Exercise details: Show all lines from the data that include the word "joints".

--- start Provided data ---

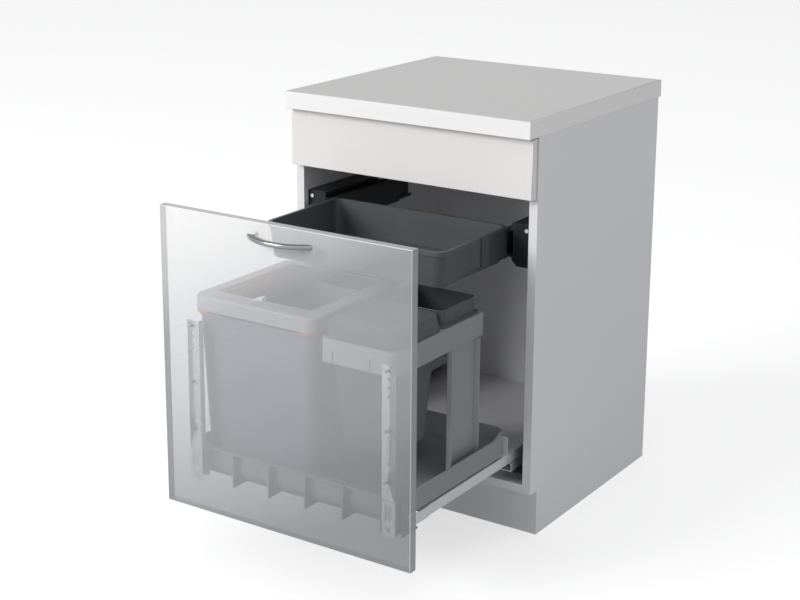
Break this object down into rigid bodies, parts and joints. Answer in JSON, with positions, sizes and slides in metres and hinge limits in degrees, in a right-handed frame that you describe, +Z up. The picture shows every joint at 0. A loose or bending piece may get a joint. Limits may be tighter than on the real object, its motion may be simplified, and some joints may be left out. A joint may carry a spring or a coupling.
{
  "type": "pull out trash cabinet",
  "caption": "Kitchen base unit with a fixed top front and a tall pull-out front that carries waste bins on a ribbed base frame, with a utensil tray above on its own slides.",
  "frame": {"origin": "on the floor, at the middle of the carcass's back plane, which stands against the wall", "axes": "+X to the unit's right seen from the front, -Y out of the front, +Y to the wall, +Z up"},
  "size_m": [0.6, 1.043, 0.9],
  "materials": {
    "worktop_laminate": "light grey laminate on chipboard, white front edge",
    "carcass_board": "white melamine faced chipboard",
    "white_front": "satin white lacquered board",
    "milky_front": "milky see-through front",
    "chrome": "polished",
    "zinc_steel": "zinc plated sheet",
    "dark_steel": "dark grey powder coat",
    "grey_plastic": "fine grained moulding",
    "light_grey_plastic": "fine grained moulding",
    "anthracite_plastic": "fine grained moulding",
    "black_plastic": "fine grained moulding",
    "orange_plastic": "smooth moulding",
    "white_plastic": "smooth moulding"
  },
  "bodies": {
    "cabinet": {"worktop": "worktop_laminate", "side_panel_left": "carcass_board", "side_panel_right": "carcass_board", "bottom_panel": "carcass_board", "back_panel": "carcass_board", "top_rail_front": "carcass_board", "top_rail_rear": "carcass_board", "rear_base_rail": "carcass_board", "plinth_board": "carcass_board", "blank_front": "white_front", "blank_angle_left": "zinc_steel", "blank_angle_right": "zinc_steel", "blank_screws": "zinc_steel", "runner_angle_left": "dark_steel", "runner_angle_right": "dark_steel", "cabinet_rail_left": "zinc_steel", "cabinet_rail_right": "zinc_steel", "runner_screws": "zinc_steel", "slide_housing_left": "black_plastic", "slide_housing_right": "black_plastic", "housing_screws": "zinc_steel", "tray_slide_outer_left": "dark_steel", "tray_slide_outer_right": "dark_steel"},
    "pull_out": {"front_panel": "milky_front", "handle": "chrome", "handle_screws": "zinc_steel", "front_strip_left": "zinc_steel", "front_strip_right": "zinc_steel", "front_adjuster_left": "zinc_steel", "front_adjuster_right": "zinc_steel", "strip_screws": "zinc_steel", "cam_screws": "zinc_steel", "base_frame": "light_grey_plastic", "drawer_rail_left": "zinc_steel", "drawer_rail_right": "zinc_steel", "big_bin": "grey_plastic", "bag_clamp": "anthracite_plastic", "bag_comb": "orange_plastic", "corner_clips": "orange_plastic", "holder_frame": "light_grey_plastic", "holder_leg": "light_grey_plastic", "small_bin": "anthracite_plastic", "rear_box": "anthracite_plastic"},
    "bag_rim": {"bag_frame": "light_grey_plastic", "latch_tab": "white_plastic"},
    "bin_lid": {"small_bin_lid": "anthracite_plastic"},
    "tray_carriage": {"tray": "anthracite_plastic", "tray_slide_inner_left": "dark_steel", "tray_slide_inner_right": "dark_steel"},
    "runner_middle_left": {"middle_rail_left": "zinc_steel"},
    "runner_middle_right": {"middle_rail_right": "zinc_steel"},
    "tray_middle_left": {"tray_slide_middle_left": "dark_steel"},
    "tray_middle_right": {"tray_slide_middle_right": "dark_steel"}
  },
  "joints": [
    {"name": "pull_out_slide", "type": "slide", "parent": "cabinet", "child": "pull_out", "axis": [0, 1, 0], "range_m": [0, 0.43]},
    {"name": "runner_middle_left_slide", "type": "slide", "parent": "cabinet", "child": "runner_middle_left", "axis": [0, 1, 0], "range_m": [0, 0.215]},
    {"name": "runner_middle_right_slide", "type": "slide", "parent": "cabinet", "child": "runner_middle_right", "axis": [0, 1, 0], "range_m": [0, 0.215]},
    {"name": "tray_slide", "type": "slide", "parent": "cabinet", "child": "tray_carriage", "axis": [0, 1, 0], "range_m": [0, 0.245]},
    {"name": "tray_middle_left_slide", "type": "slide", "parent": "cabinet", "child": "tray_middle_left", "axis": [0, 1, 0], "range_m": [0, 0.1225]},
    {"name": "tray_middle_right_slide", "type": "slide", "parent": "cabinet", "child": "tray_middle_right", "axis": [0, 1, 0], "range_m": [0, 0.1225]},
    {"name": "bag_rim_lift", "type": "slide", "parent": "pull_out", "child": "bag_rim", "axis": [0, 0, 1], "range_m": [0, 0.025]},
    {"name": "bin_lid_lift", "type": "slide", "parent": "pull_out", "child": "bin_lid", "axis": [0, 0, 1], "range_m": [0, 0.02]}
  ],
  "couplings": [
    {"joint": "runner_middle_left_slide", "follows": "pull_out_slide", "ratio": 0.5},
    {"joint": "runner_middle_right_slide", "follows": "pull_out_slide", "ratio": 0.5},
    {"joint": "tray_slide", "follows": "pull_out_slide", "ratio": 0.56977},
    {"joint": "tray_middle_left_slide", "follows": "pull_out_slide", "ratio": 0.28488},
    {"joint": "tray_middle_right_slide", "follows": "pull_out_slide", "ratio": 0.28488}
  ]
}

--- end Provided data ---

Solved problem:
Break this object down into rigid bodies, parts and joints. Answer in JSON, with positions, sizes and slides in metres and hinge limits in degrees, in a right-handed frame that you describe, +Z up. The picture shows every joint at 0. A loose or bending piece may get a joint. Limits may be tighter than on the real object, its motion may be simplified, and some joints may be left out. A joint may carry a spring or a coupling.
  "joints": [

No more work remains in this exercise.